Patchett’s equation of Amazon to Wal-Mart places the blame for the decrease in independent bookstores squarely on consumers, but this makes me wonder what role and responsibility publishers and authors have in Amazon’s ascendence. Patchett’s books are widely and well-reviewed on Amazon, so I assume that selling books through them has been financially beneficial for her and her publishers. Perhaps it is my own peculiar sensibility, but there is something disingenuous about calling readers who are acting in their financial interest by shopping at Amazon “uncivil” while at the same acting in your own financial interest by selling there.
This specific charge of “incivility” is but one instance of a larger trend of industry-side folks (authors/critics/agents/editors/booksellers/publishers) brow-beating readers for a wide range of reading decisions they make–from reading erotic fan fiction, to reading ebooks, to loving YA, to leaving reviews about the books they’ve read on websites, to buying books at a discount online. I can definitely understand how the industry might want readers to behave other than they do. Things are changing, and people’s livelihoods are on the line. But might I suggest that being responsive to what readers want (and before that, paying attention to what readers want) might be a more profitable tactic than trying to get them to be something they’re not?

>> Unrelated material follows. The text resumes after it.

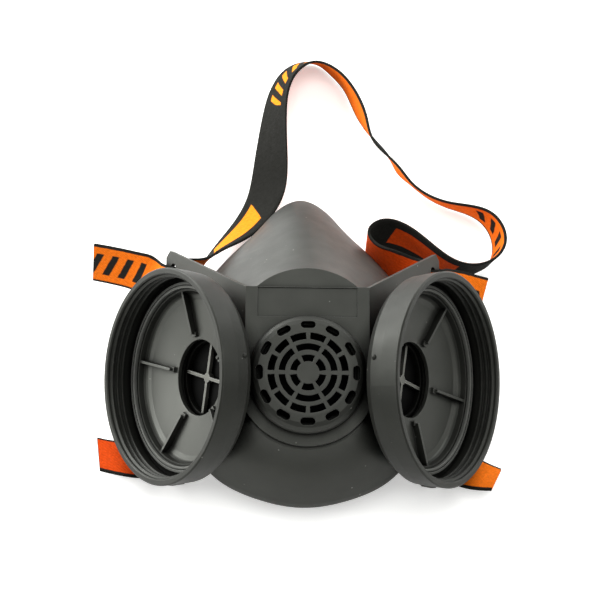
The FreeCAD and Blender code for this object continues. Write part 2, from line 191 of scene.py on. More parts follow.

Instead of calling people who are trying to save money “uncivilized,” maybe try asking them how they might be convinced to spend some of their book-buying dollars locally? Instead of writing romantic screeds against digital books (all the while being happy to sell ebooks), celebrate that people are at all interested in what you and other writers are making? I don’t think readers are going to be dissuaded from reading what they want and buying how they want by these kinds of appeals and arguments; assume we know what we’re doing. The only alternative, then, is to make your reading and buying experiences so much better that we want to change our habits. For the only thing better than having customers sympathetic to your plight is having customers who have no idea what struggles you face and buy from you because it is the best option for them.